>> Start INFORMATION SUPPLIED
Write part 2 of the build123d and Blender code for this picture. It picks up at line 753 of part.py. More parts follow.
>> End INFORMATION SUPPLIED
>> Start INFORMATION SUPPLIED
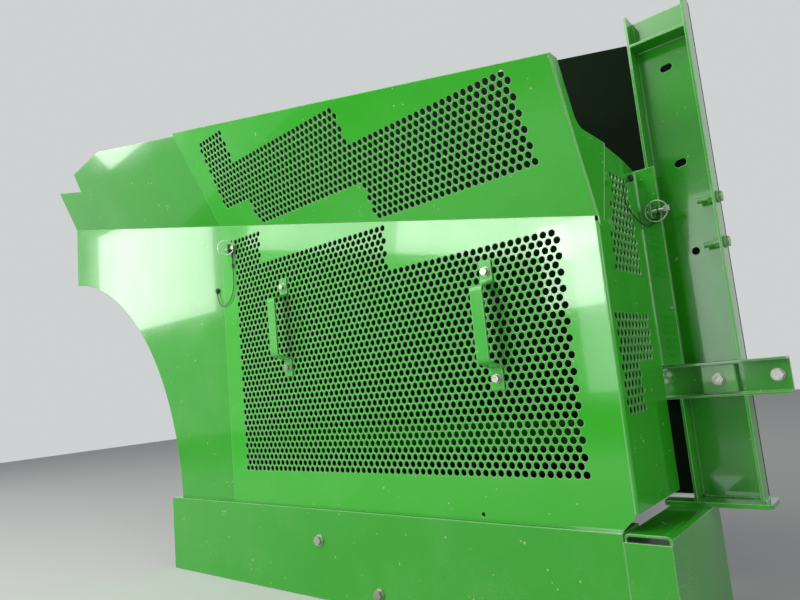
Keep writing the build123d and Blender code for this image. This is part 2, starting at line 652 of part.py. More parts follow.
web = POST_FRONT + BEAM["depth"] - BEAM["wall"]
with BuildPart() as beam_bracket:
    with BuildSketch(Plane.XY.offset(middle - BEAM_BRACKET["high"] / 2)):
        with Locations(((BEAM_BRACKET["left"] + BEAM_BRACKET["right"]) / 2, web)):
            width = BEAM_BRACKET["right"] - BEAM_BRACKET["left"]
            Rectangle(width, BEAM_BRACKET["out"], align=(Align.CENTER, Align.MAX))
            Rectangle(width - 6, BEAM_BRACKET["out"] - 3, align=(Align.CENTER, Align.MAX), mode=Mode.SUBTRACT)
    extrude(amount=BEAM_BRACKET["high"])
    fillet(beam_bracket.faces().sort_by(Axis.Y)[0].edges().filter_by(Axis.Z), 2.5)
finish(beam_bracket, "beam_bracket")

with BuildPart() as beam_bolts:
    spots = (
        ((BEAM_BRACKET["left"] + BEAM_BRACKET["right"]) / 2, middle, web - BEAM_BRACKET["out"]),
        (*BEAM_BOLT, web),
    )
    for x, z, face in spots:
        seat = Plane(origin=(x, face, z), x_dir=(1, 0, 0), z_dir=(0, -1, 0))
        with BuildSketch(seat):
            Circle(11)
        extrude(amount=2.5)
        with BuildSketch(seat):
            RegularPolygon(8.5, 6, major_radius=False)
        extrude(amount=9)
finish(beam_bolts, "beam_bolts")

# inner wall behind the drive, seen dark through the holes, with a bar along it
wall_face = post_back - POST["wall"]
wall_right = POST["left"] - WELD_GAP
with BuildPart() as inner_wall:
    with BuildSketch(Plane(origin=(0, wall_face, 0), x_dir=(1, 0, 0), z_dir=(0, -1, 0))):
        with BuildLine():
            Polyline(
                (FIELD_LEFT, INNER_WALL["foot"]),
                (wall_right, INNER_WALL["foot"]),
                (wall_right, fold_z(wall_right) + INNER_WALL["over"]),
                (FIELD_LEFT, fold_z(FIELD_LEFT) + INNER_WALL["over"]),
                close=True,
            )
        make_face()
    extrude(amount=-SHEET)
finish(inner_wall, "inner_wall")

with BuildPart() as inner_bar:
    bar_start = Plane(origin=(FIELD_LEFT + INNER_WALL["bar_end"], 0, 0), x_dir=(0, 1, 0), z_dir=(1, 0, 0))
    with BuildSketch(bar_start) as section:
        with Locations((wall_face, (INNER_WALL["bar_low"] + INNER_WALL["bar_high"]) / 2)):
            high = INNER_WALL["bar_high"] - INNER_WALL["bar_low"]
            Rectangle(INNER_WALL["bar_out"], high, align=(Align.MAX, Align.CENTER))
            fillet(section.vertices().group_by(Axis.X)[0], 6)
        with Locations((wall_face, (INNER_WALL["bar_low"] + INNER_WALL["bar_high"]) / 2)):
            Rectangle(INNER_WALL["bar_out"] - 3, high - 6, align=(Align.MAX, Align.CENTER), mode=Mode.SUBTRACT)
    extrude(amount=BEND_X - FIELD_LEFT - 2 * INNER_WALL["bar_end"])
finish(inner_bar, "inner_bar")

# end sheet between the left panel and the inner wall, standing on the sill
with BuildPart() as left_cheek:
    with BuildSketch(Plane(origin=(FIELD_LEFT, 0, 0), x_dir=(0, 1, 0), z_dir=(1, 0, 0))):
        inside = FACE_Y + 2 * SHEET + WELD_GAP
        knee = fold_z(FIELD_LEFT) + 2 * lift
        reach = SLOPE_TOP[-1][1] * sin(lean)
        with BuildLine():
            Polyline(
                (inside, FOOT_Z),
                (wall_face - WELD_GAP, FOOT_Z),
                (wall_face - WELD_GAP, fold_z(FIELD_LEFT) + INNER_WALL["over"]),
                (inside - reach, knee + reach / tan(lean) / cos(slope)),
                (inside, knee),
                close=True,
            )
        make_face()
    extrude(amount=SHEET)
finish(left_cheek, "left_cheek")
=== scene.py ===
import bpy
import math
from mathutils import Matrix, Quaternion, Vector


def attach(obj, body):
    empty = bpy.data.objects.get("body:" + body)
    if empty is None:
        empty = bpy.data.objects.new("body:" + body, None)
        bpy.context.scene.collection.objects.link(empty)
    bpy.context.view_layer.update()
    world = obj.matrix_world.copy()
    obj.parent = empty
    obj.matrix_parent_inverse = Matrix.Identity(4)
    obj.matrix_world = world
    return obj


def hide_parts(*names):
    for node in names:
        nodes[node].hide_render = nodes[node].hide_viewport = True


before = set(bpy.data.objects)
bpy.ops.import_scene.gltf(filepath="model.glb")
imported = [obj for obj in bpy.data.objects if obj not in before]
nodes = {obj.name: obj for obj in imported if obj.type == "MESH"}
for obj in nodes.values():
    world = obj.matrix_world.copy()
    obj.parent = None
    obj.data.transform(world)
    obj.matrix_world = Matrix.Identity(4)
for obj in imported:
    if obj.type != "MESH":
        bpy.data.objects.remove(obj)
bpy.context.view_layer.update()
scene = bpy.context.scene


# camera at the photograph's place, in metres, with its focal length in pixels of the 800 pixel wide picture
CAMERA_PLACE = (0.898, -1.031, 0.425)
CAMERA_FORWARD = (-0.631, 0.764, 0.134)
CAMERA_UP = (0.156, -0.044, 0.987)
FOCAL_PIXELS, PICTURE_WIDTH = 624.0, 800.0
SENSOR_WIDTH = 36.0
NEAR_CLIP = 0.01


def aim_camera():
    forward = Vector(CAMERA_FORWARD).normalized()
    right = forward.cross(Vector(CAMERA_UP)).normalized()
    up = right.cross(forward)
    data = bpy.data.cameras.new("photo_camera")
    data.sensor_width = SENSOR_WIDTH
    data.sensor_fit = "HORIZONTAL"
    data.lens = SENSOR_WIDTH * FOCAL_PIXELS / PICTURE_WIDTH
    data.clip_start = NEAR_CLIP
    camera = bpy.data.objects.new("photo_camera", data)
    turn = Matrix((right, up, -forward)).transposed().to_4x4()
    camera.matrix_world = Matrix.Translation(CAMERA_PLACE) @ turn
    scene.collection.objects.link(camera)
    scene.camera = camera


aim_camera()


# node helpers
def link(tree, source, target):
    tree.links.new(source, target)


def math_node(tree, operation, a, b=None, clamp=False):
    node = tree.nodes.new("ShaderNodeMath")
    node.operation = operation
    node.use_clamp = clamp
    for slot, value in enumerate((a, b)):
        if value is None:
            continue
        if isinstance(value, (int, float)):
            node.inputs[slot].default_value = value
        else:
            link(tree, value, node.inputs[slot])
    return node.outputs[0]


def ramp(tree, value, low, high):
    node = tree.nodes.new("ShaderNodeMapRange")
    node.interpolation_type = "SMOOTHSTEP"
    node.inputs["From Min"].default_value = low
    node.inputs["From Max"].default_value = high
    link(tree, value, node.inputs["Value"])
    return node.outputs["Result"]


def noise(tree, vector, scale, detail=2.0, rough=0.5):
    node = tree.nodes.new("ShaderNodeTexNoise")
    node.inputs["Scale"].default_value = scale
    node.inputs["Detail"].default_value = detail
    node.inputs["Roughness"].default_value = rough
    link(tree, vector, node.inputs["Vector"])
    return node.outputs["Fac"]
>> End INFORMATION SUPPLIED
>> Start INFORMATION SUPPLIED
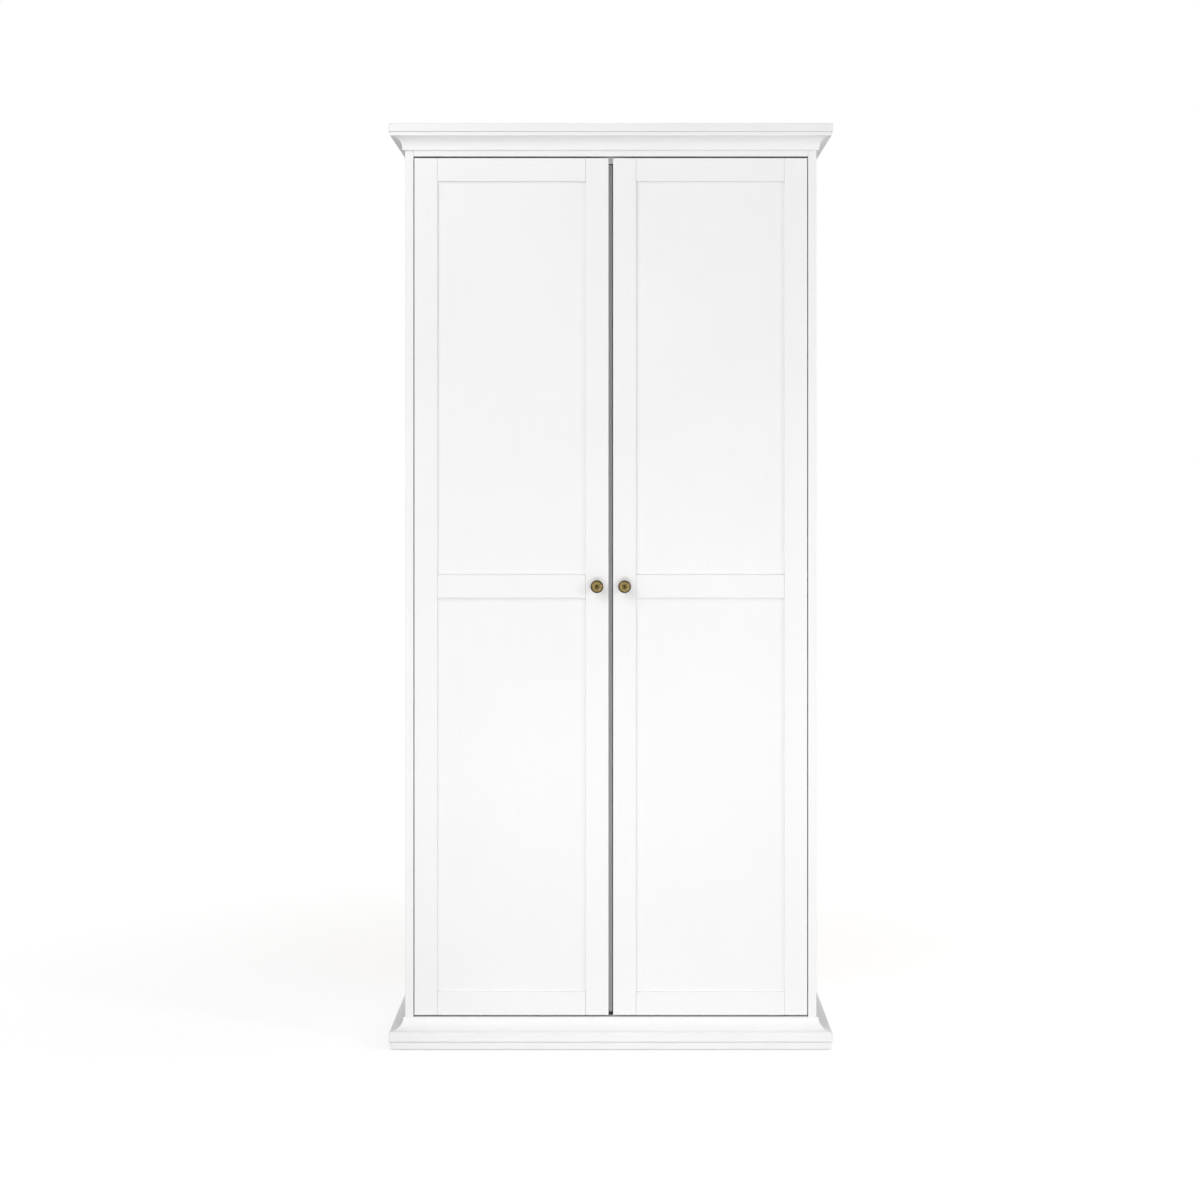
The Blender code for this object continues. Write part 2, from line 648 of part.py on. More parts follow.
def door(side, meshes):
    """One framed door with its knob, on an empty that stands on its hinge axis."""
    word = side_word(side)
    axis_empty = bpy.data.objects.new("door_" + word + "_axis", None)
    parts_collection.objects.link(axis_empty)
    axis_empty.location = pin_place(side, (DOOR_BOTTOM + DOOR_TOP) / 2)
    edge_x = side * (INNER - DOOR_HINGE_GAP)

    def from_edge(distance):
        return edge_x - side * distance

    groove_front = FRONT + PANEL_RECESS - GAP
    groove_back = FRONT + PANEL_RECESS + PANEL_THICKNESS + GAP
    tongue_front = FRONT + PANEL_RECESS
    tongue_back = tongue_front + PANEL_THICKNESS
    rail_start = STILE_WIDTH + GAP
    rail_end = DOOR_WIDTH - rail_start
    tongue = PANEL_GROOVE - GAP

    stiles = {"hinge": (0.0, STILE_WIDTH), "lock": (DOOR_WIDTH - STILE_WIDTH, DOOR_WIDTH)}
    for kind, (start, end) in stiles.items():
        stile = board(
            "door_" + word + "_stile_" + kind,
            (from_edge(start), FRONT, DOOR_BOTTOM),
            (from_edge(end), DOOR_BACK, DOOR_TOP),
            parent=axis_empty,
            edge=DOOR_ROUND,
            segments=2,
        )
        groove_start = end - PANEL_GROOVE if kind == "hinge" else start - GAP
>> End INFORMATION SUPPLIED
PROBLEM TO WORK ON - Go through the entries above and pull out each line with "None" in it.

SOLUTION TO THIS PROBLEM -
    if empty is None:
        empty = bpy.data.objects.new("body:" + body, None)
    obj.parent = None
def math_node(tree, operation, a, b=None, clamp=False):
        if value is None:
    axis_empty = bpy.data.objects.new("door_" + word + "_axis", None)